■ **Material provided**
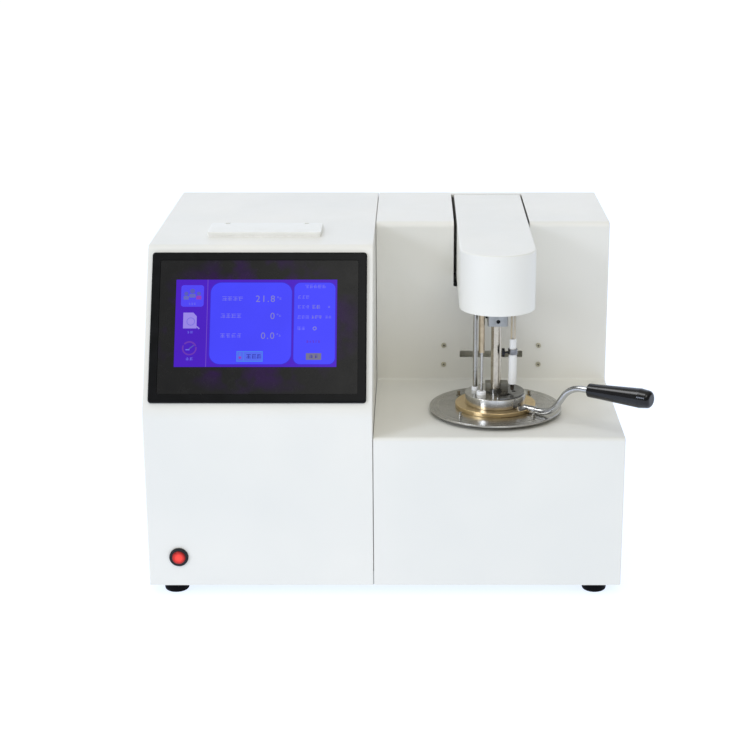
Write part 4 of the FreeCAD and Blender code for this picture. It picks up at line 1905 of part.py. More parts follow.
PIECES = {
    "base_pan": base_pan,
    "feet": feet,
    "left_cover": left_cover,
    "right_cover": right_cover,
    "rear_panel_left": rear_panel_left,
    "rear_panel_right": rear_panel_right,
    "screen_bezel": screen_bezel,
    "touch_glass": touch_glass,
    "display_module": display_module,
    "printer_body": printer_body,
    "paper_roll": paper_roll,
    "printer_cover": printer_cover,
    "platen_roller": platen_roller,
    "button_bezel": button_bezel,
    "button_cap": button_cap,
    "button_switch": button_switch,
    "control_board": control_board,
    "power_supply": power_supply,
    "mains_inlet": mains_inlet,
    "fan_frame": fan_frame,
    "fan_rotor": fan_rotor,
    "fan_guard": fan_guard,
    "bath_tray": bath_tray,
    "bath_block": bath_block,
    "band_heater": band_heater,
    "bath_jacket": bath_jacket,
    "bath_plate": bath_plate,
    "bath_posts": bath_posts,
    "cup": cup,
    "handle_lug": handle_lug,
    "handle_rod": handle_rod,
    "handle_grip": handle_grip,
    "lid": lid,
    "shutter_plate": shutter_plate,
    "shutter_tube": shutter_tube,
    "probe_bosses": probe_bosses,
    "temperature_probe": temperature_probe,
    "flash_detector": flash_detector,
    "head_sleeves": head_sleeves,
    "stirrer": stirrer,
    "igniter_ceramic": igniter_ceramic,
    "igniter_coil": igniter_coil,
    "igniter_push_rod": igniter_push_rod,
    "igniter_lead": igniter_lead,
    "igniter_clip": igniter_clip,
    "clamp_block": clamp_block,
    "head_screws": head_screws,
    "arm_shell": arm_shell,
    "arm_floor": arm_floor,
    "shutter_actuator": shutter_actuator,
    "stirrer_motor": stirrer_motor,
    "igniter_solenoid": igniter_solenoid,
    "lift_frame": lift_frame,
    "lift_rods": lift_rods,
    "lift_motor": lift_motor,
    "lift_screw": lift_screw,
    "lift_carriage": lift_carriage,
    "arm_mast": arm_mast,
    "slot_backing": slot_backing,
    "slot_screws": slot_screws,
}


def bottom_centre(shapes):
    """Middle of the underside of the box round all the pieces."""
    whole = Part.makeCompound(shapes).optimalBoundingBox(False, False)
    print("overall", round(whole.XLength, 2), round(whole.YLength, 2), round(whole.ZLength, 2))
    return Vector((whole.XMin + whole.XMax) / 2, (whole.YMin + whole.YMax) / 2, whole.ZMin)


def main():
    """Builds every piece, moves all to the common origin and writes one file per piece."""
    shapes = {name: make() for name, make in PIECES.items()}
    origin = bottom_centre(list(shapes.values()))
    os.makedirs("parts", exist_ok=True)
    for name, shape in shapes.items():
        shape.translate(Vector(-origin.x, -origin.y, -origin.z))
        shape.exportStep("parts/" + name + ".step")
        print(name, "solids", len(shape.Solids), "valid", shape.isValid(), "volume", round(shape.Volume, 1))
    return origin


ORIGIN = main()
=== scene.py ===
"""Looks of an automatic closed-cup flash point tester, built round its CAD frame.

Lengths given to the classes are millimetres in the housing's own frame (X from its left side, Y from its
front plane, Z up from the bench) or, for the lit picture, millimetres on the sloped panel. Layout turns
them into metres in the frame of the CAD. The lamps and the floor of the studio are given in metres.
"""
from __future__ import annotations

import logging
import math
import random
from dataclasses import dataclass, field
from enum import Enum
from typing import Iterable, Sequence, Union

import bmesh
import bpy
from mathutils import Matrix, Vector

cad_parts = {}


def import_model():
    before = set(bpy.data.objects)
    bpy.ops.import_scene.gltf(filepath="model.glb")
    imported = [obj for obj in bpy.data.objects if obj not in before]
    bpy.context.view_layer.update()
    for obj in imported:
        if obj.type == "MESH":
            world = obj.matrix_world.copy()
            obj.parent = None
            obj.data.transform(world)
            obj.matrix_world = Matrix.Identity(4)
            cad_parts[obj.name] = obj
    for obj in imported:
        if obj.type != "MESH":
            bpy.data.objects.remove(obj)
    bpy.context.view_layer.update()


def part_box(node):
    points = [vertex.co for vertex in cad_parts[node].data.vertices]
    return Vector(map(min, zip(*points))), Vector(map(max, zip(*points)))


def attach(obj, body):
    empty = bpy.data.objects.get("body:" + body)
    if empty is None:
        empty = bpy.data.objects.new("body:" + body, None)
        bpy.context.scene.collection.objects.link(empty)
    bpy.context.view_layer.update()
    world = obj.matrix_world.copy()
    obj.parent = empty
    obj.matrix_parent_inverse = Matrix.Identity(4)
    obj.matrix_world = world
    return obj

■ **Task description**
Recopy the whole listing exactly.

■ **Task answer**
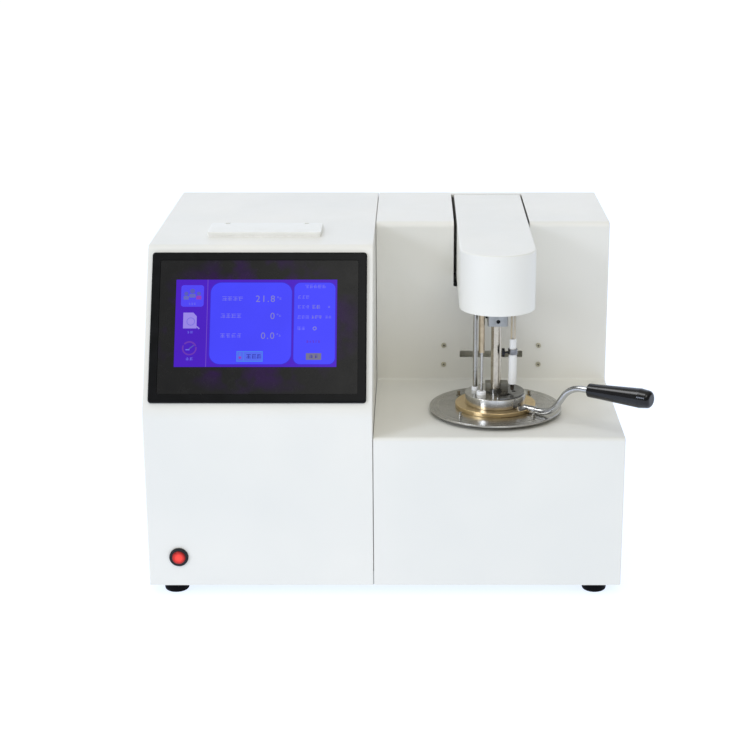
Write part 4 of the FreeCAD and Blender code for this picture. It picks up at line 1905 of part.py. More parts follow.
PIECES = {
    "base_pan": base_pan,
    "feet": feet,
    "left_cover": left_cover,
    "right_cover": right_cover,
    "rear_panel_left": rear_panel_left,
    "rear_panel_right": rear_panel_right,
    "screen_bezel": screen_bezel,
    "touch_glass": touch_glass,
    "display_module": display_module,
    "printer_body": printer_body,
    "paper_roll": paper_roll,
    "printer_cover": printer_cover,
    "platen_roller": platen_roller,
    "button_bezel": button_bezel,
    "button_cap": button_cap,
    "button_switch": button_switch,
    "control_board": control_board,
    "power_supply": power_supply,
    "mains_inlet": mains_inlet,
    "fan_frame": fan_frame,
    "fan_rotor": fan_rotor,
    "fan_guard": fan_guard,
    "bath_tray": bath_tray,
    "bath_block": bath_block,
    "band_heater": band_heater,
    "bath_jacket": bath_jacket,
    "bath_plate": bath_plate,
    "bath_posts": bath_posts,
    "cup": cup,
    "handle_lug": handle_lug,
    "handle_rod": handle_rod,
    "handle_grip": handle_grip,
    "lid": lid,
    "shutter_plate": shutter_plate,
    "shutter_tube": shutter_tube,
    "probe_bosses": probe_bosses,
    "temperature_probe": temperature_probe,
    "flash_detector": flash_detector,
    "head_sleeves": head_sleeves,
    "stirrer": stirrer,
    "igniter_ceramic": igniter_ceramic,
    "igniter_coil": igniter_coil,
    "igniter_push_rod": igniter_push_rod,
    "igniter_lead": igniter_lead,
    "igniter_clip": igniter_clip,
    "clamp_block": clamp_block,
    "head_screws": head_screws,
    "arm_shell": arm_shell,
    "arm_floor": arm_floor,
    "shutter_actuator": shutter_actuator,
    "stirrer_motor": stirrer_motor,
    "igniter_solenoid": igniter_solenoid,
    "lift_frame": lift_frame,
    "lift_rods": lift_rods,
    "lift_motor": lift_motor,
    "lift_screw": lift_screw,
    "lift_carriage": lift_carriage,
    "arm_mast": arm_mast,
    "slot_backing": slot_backing,
    "slot_screws": slot_screws,
}


def bottom_centre(shapes):
    """Middle of the underside of the box round all the pieces."""
    whole = Part.makeCompound(shapes).optimalBoundingBox(False, False)
    print("overall", round(whole.XLength, 2), round(whole.YLength, 2), round(whole.ZLength, 2))
    return Vector((whole.XMin + whole.XMax) / 2, (whole.YMin + whole.YMax) / 2, whole.ZMin)


def main():
    """Builds every piece, moves all to the common origin and writes one file per piece."""
    shapes = {name: make() for name, make in PIECES.items()}
    origin = bottom_centre(list(shapes.values()))
    os.makedirs("parts", exist_ok=True)
    for name, shape in shapes.items():
        shape.translate(Vector(-origin.x, -origin.y, -origin.z))
        shape.exportStep("parts/" + name + ".step")
        print(name, "solids", len(shape.Solids), "valid", shape.isValid(), "volume", round(shape.Volume, 1))
    return origin


ORIGIN = main()
=== scene.py ===
"""Looks of an automatic closed-cup flash point tester, built round its CAD frame.

Lengths given to the classes are millimetres in the housing's own frame (X from its left side, Y from its
front plane, Z up from the bench) or, for the lit picture, millimetres on the sloped panel. Layout turns
them into metres in the frame of the CAD. The lamps and the floor of the studio are given in metres.
"""
from __future__ import annotations

import logging
import math
import random
from dataclasses import dataclass, field
from enum import Enum
from typing import Iterable, Sequence, Union

import bmesh
import bpy
from mathutils import Matrix, Vector

cad_parts = {}


def import_model():
    before = set(bpy.data.objects)
    bpy.ops.import_scene.gltf(filepath="model.glb")
    imported = [obj for obj in bpy.data.objects if obj not in before]
    bpy.context.view_layer.update()
    for obj in imported:
        if obj.type == "MESH":
            world = obj.matrix_world.copy()
            obj.parent = None
            obj.data.transform(world)
            obj.matrix_world = Matrix.Identity(4)
            cad_parts[obj.name] = obj
    for obj in imported:
        if obj.type != "MESH":
            bpy.data.objects.remove(obj)
    bpy.context.view_layer.update()


def part_box(node):
    points = [vertex.co for vertex in cad_parts[node].data.vertices]
    return Vector(map(min, zip(*points))), Vector(map(max, zip(*points)))


def attach(obj, body):
    empty = bpy.data.objects.get("body:" + body)
    if empty is None:
        empty = bpy.data.objects.new("body:" + body, None)
        bpy.context.scene.collection.objects.link(empty)
    bpy.context.view_layer.update()
    world = obj.matrix_world.copy()
    obj.parent = empty
    obj.matrix_parent_inverse = Matrix.Identity(4)
    obj.matrix_world = world
    return obj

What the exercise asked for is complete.